C’est Yvon Charest, à l’époque président et chef de la direction, qui a lancé le mouvement. « Très intéressé par le développement personnel et par la connaissance de soi, il avait contribué à instaurer une culture d’entreprise axée sur le coaching et sur le co-développement. Faire le pas jusqu’à la pleine conscience allait donc de soi. Sa vision consistait à créer une organisation consciente », explique Chantal tardif, jusqu’à récemment directrice du développement organisationnel et aujourd’hui consultante pour le groupe.

Au départ, la méditation de pleine conscience s’adressait aux cadres supérieurs et faisait partie du programme de développement du leadership. On l’a ensuite offerte à d’autres gestionnaires en adoptant une approche plus souple.

Certaines mesures ont été mises en œuvre pour faciliter la pratique, notamment l’aménagement de salles de pleine conscience, tandis que des ressources (lectures, exercices de visualisation, etc.) ont été diffusées dans l’intranet. On organise aussi des midis-conférences de sensibilisation au bien- être. À ce jour, près de 200 personnes ont reçu une formation en présence attentive, à raison de deux cohortes par année.

Quand de plus en plus de gens incorporent cette pratique dans leur quotidien, cela transforme à la fois les individus et les organisations tout entières. « En étant présents dans ce qu’ils accomplissent et à l’écoute d’eux-mêmes, les employés deviennent plus à l’écoute des autres, explique Mme Tardif. S’établit alors une véritable collaboration au sein des équipes. »

Forte demande

Il y a un peu plus de deux ans, un appel à tous a été lancé dans les réseaux sociaux internes du Cirque du Soleil pour savoir si la pratique de la pleine conscience pouvait intéresser certains employés. Quelque 200 personnes ont levé la main au siège social montréalais de l’entreprise, qui compte 1 600 employés. «Le nombre nous a surpris. Il y avait plus d’adeptes qu’on le pensait», raconte Josianne Martel, conseillère principale, développement du talent et culture.
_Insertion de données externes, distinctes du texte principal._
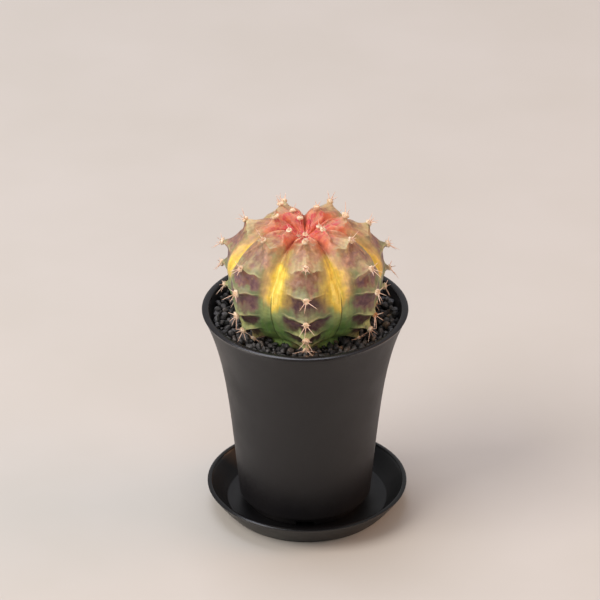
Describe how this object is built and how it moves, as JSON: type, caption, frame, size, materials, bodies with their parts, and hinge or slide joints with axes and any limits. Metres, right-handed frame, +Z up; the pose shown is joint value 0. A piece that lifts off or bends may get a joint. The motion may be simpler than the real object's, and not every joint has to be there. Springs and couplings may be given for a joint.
{
  "type": "potted moon cactus",
  "caption": "Small ribbed moon cactus with woolly areoles and pale spines, in a flared black plastic pot with dark gravel, standing on a round saucer.",
  "frame": {"origin": "centre of the pot on the surface that the saucer stands on", "axes": "+Z up along the pot's axis, -Y towards the front of the plant, +X to the right of it"},
  "size_m": [0.0702, 0.0702, 0.1144],
  "materials": {
    "saucer": "black moulded polypropylene, satin",
    "pot": "black moulded polypropylene, fine matt grain",
    "soil": "dark brown potting mix of peat and bark",
    "grit": "black lava gravel, rough and porous",
    "cactus": "waxy plant skin, green and purple low down, yellow along the grooves, coral red at the crown"
  },
  "bodies": {
    "root": {"saucer": "saucer", "pot": "pot", "soil": "soil", "grit": "grit", "cactus": "cactus"}
  },
  "joints": []
}
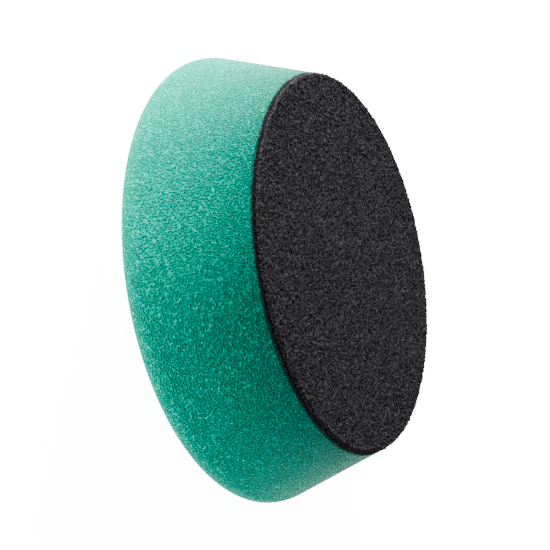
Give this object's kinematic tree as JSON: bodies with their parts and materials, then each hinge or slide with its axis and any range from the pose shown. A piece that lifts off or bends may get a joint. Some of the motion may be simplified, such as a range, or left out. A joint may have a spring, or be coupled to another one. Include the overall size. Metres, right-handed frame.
{
  "type": "polishing pad",
  "caption": "Tapered open-cell foam polishing pad with a rounded working edge and a bonded hook-and-loop backing, for a small machine polisher.",
  "frame": {"origin": "centre of the flat working face, where the pad rests", "axes": "+Z along the spin axis, from the working face to the loop backing; +X and +Y lie in the working face, and the pad is round, so they are free"},
  "size_m": [0.09, 0.09, 0.0265],
  "materials": {
    "teal_foam": "matt open-cell polyurethane foam, cut and ground",
    "adhesive": "translucent hot-melt film, seen only as a thin pale line at the rim",
    "ground_knit": "knitted nylon ground cloth",
    "loop_nap": "brushed nylon loops, matt"
  },
  "bodies": {
    "root": {"foam_body": "teal_foam", "adhesive_film": "adhesive", "ground_cloth": "ground_knit", "loop_pile": "loop_nap"}
  },
  "joints": []
}
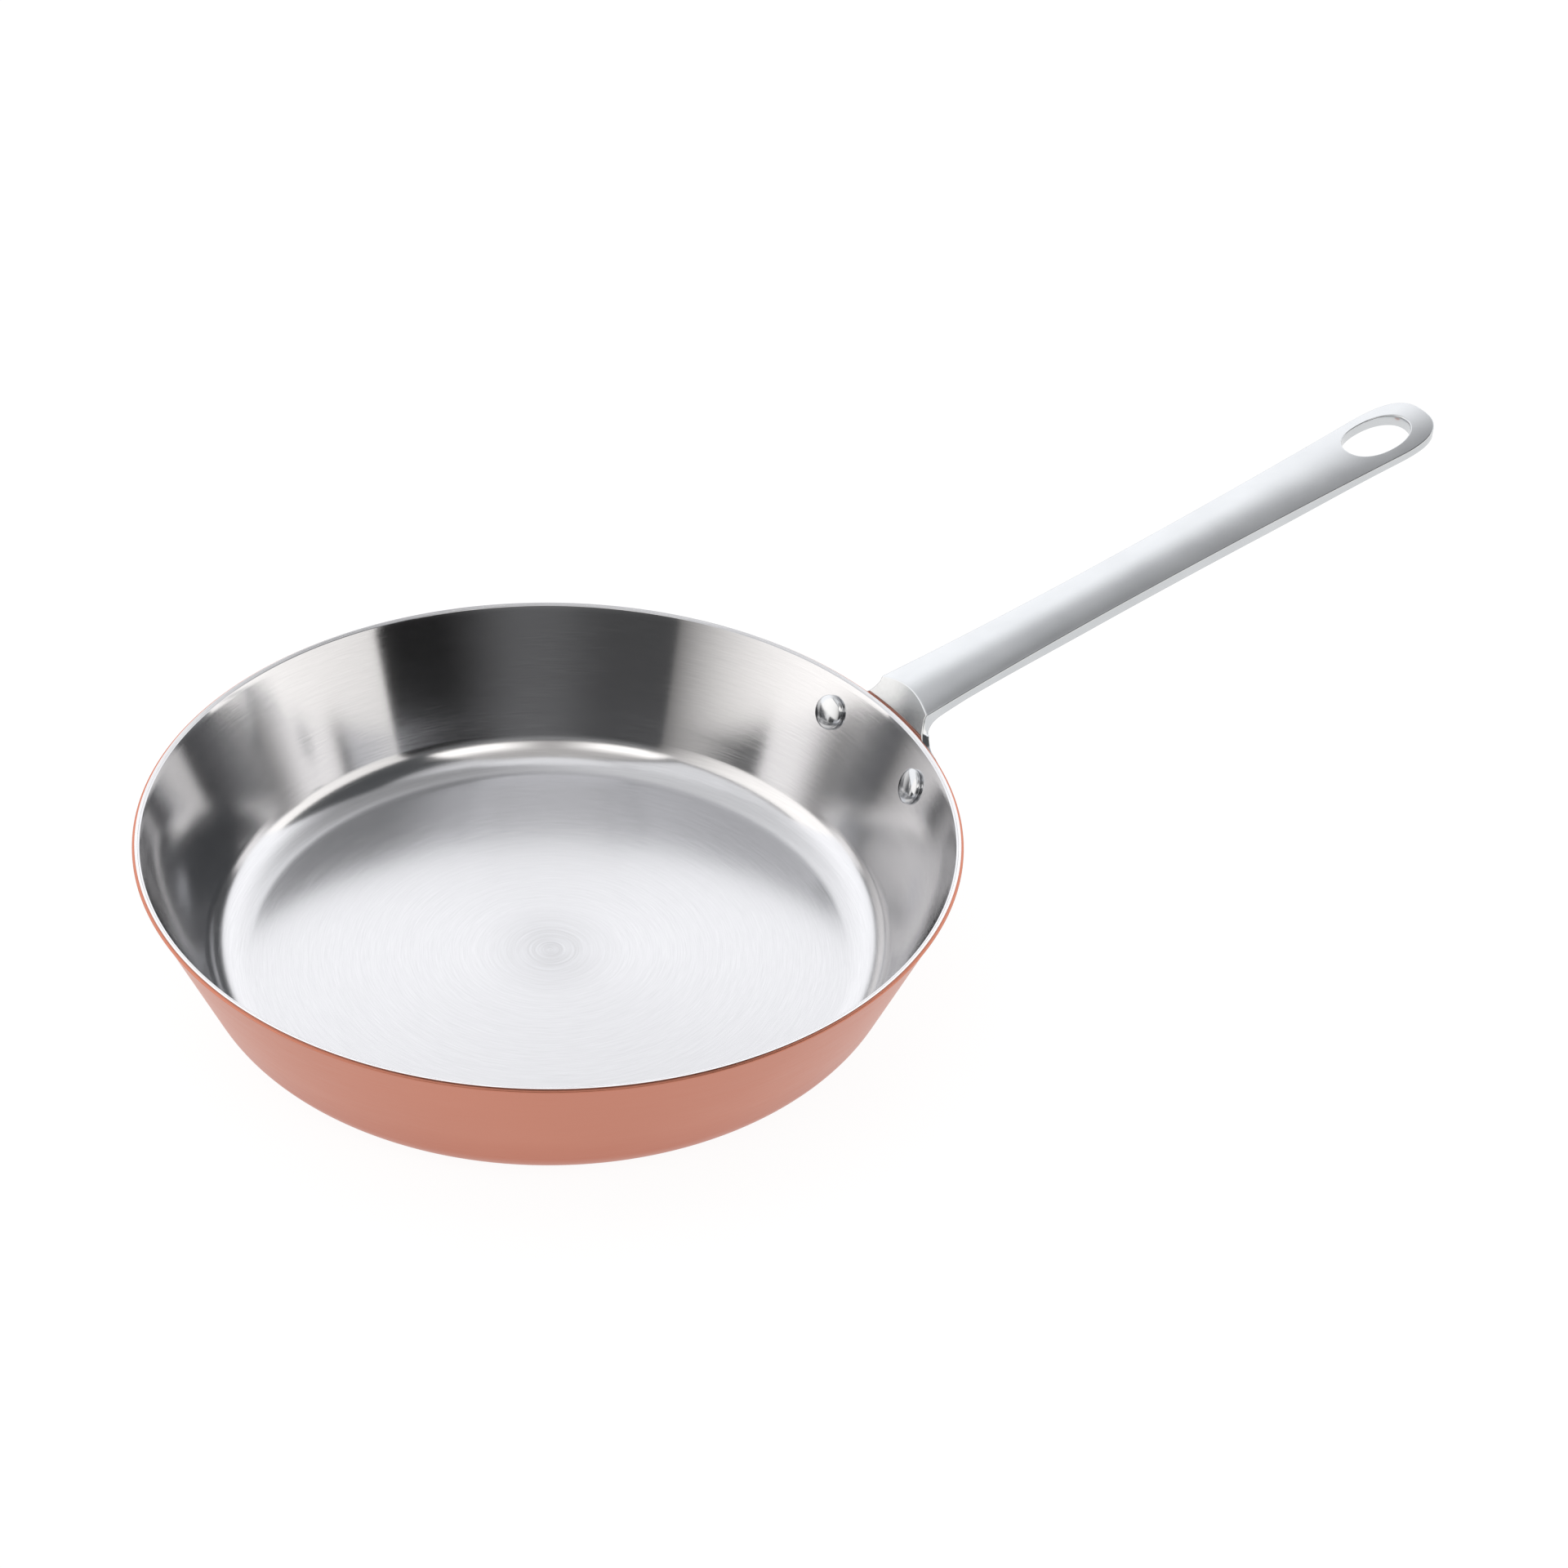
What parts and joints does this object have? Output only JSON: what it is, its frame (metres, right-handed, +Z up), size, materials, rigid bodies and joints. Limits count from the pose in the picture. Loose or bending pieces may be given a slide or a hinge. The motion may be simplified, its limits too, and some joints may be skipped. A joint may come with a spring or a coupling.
{
  "type": "frying pan",
  "caption": "Shallow round frying pan with flared copper-clad walls, a brushed steel inside and a long flat riveted handle with a hanging hole.",
  "frame": {"origin": "centre of the pan's flat underside", "axes": "+Z up, +X along the handle away from the pan, +Y completes the right hand"},
  "size_m": [0.4745, 0.2598, 0.1101],
  "materials": {
    "copper": null,
    "core": "cut edge of the aluminium core",
    "lining": "fine circular brushing",
    "handle_steel": "bright polished cast stainless steel",
    "rivet_steel": "bright polished stainless steel"
  },
  "bodies": {
    "root": {"copper_shell": "copper", "aluminium_core": "core", "steel_lining": "lining", "handle": "handle_steel", "rivet_left": "rivet_steel", "rivet_right": "rivet_steel"}
  },
  "joints": []
}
Le Cirque propose aujourd’hui diverses initiatives liées à la pleine conscience au travail qui s’intègrent dans le programme de santé et de mieux-être : cours d’initiation à la présence attentive, séances de méditation durant les heures de travail, applications mobiles spécialisées, cours de cohérence cardiaque pour apprendre à bien respirer et à mieux gérer son stress, de même que des retraites de qi gong certaines fins de semaine.

«C’est la pleine conscience en mouvement», explique Josiane Martel. Depuis un an environ, les employés ont accès à une salle réservée à la méditation où ils peuvent se rendre au besoin pour se ressourcer.

L’entreprise offre désormais une formation sur la pleine conscience appliquée au travail, conçue en collaboration avec Mindspace. «On y aborde différents thèmes : on explique par exemple comment la pleine conscience peut aider à être plus créatif, à mieux gérer ses priorités ou à améliorer sa manière de communiquer. La formation accorde une grande place aux notions scientifiques et aux neurosciences. Cela contribue à briser les tabous quant au caractère ésotérique que certains prêtent à ce concept», explique Josianne Martel.

La présence attentive a aussi été introduite dans le programme de développement du leadership offert aux cadres et aux gestionnaires, de même que dans le programme d’intégration des nouveaux employés. Le défi pour le Cirque du Soleil consiste maintenant à continuer à assouvir cet appétit manifeste pour la pleine conscience au sein de ses troupes.

« Nous avons sondé le comité de direction et les employés pour connaître leurs besoins en matière de formation. Une des questions soulevées est la gestion stratégique des priorités quand tout est important. De façon claire, ils cherchent des outils pour les aider à relever les défis du monde du travail d’aujourd’hui et de demain », soutient Josianne Martel.